-- start MATERIAL PROVIDED --

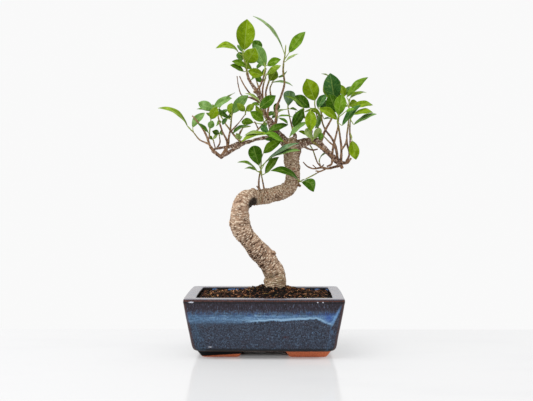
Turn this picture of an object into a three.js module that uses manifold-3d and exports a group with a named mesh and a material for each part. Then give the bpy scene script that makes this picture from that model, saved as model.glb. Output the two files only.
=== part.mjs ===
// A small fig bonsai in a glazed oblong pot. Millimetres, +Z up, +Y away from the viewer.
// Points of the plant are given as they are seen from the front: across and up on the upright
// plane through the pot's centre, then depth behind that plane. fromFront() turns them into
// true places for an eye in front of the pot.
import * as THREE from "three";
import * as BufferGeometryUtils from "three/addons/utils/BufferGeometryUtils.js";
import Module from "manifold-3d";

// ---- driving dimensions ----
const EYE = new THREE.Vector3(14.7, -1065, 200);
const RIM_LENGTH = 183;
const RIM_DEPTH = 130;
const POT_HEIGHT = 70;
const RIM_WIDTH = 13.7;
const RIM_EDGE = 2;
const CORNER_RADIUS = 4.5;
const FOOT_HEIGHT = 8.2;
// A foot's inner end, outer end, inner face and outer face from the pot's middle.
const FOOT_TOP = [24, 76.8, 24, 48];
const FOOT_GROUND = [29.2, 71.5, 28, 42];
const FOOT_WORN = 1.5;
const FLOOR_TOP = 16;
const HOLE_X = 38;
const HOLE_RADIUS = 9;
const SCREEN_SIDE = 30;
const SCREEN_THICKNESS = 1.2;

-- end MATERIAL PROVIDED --

Each line in the listing above that contains "into" should be copied.

Turn this picture of an object into a three.js module that uses manifold-3d and exports a group with a named mesh and a material for each part. Then give the bpy scene script that makes this picture from that model, saved as model.glb. Output the two files only.
// plane through the pot's centre, then depth behind that plane. fromFront() turns them into